Amiga

Why Recapping Isn’t Always the Cure: And Amiga 1200 Repair Story

I often see on places such as Facebook that an Amiga owner will show a fault they have with their machine, and the immediate response you’ll see is “recap it”. Now, I’m not saying that recapping isn’t needed, for the SMD caps used in Amigas, it always is. But that isn’t always the problem either. A bad recap can make things worse. Which leads me to today’s story…

About Recapping

Recapping is the process of removing the capacitors on the motherboard and replacing them with new ones. It is important on the SMD soldered models of Amigas such as the A600, A1200, A4000 and CD32. This is because they are essentially a ticking time-bomb. They may be fine now, but they will leak corrosive material over the motherboard.

The through-hole capacitors are usually fine, apart from a majority of CD32 machines where they were soldered on backwards. The reverse polarity causes stress, so they are prone to failure.

You can usually tell when leakage has started with SMD capacitors, because the solder joints start to become tarnished. You can see the tarnish on the A600 below, and the burn the other side? The corrosion caused a short-circuit and a small fire (I managed to repair this in another blog post).

The Machine

The Amiga 1200 came in with another one from a regular customer. The other one just needed a recap and was fully functional. This one was bought faulty, just showing a black screen, and he wondered if I could fix it.

I powered up the machine and I could even hear a hard drive spin up, but sure enough, there was a black screen and flashing power LED. Disconnecting the drives didn’t help either.

I popped DiagROM in, and that worked, but IRQ tests crashed and the audio wasn’t functioning. So, time to investigate the motherboard further.

The motherboard had been recapped, badly. The decoupling capacitor next to Paula was actually not attached on one pad. I fixed this, and then spotted a much bigger problem. So obvious that I completely missed it the first time.

Can you see it? Almost every SMD capacitor was soldered backwards! My first job was to replace them all. I don’t know how long in total it has been powered on this way, but it is possible that the life of these capacitors has been significantly reduced. It could also cause them to vent or explode.

Was all this the cause of the Paula and audio issues? Maybe, it is difficult to say at this stage, but I need to fix this before I continue.

I went ahead and replaced them with new capacitors which are the right way around. I left the through-hole capacitors because they were the right way around, but I did touch-up the soldering of them a little bit to make sure they were fine.

Testing

Now that I had a situation I was more comfortable with, I tried DiagROM again.

IRQ test still fails, and the audio is silent. Unfortunately, it looks like there are still problems to solve. I checked with the thermal camera to make sure there was nothing getting too hot.

Nothing unexpected with the temperatures, top and bottom of the board. I also couldn’t spot anything else visually wrong. So, time to test Paula outside of the board.

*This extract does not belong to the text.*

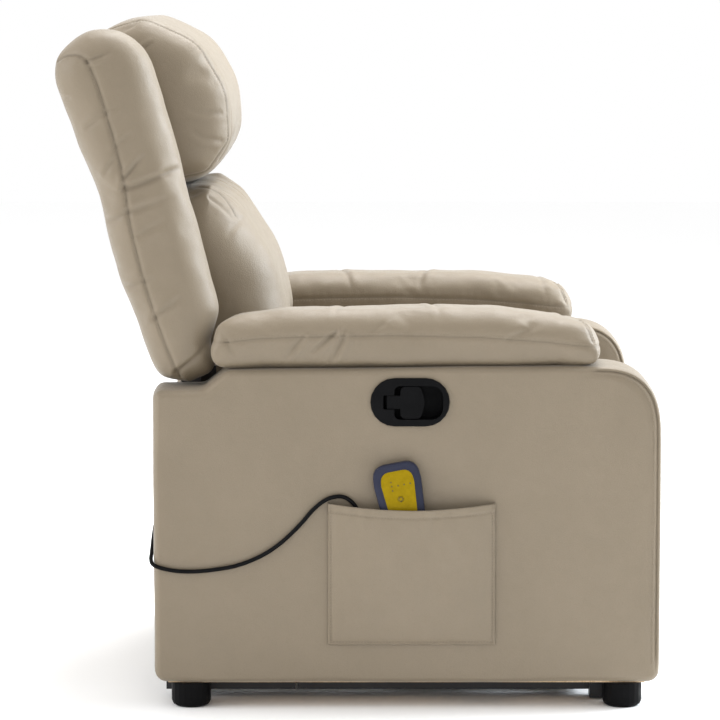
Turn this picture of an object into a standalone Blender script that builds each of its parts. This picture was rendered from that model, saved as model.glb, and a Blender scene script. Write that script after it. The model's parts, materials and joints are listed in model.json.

I used my JBC hot air kit to desolder Paula. This has a sprung tripod which, using a light vacuum, holds onto the chip. Running a hot-air gun around it melts the solder, and when it is molten, the chip pops up clear from the board.

Now that is off the board, let’s test it.

Bingo! As I suspected, Paula is also bad. I soldered a socket to the motherboard, popped in a known working Paula and tested again. It failed in the same way again. Maybe it wasn’t Paula?

Well, that is frustrating. The pins must have been dirty the first time. I popped the original back in and figured I should start probing the data bus lines for Paula, and at first everything looked good. Then, more by chance than anything else, I found an issue.

The problem was DRD_31, this goes several places, but relevant to us is that it goes through the RAM chips, through an unused expansion port and to Paula. I found a break, whilst I can’t see it, even under a microscope, it is broken between the RAM and the unused connector.

I patched this line, tested again, and… Success!

Audio worked, IRQs worked, every test passed!

Cleaning up

To finish up the board, I moved the clock port pins. This revision of the Amiga 1200 has them soldered into the wrong holes, making it unusable. I then ultrasonic cleaned the board.

Looking almost new now.

Conclusion

My working theory is that the original owner had a fault, people said “recap it”. The owner bought a kit, but didn’t really have the skill to do it themselves. This led to the machine being sold as faulty.

Yes, recapping the board is important, but if something is wrong, other diagnostics should be done as well. It is not a panacea for all problems.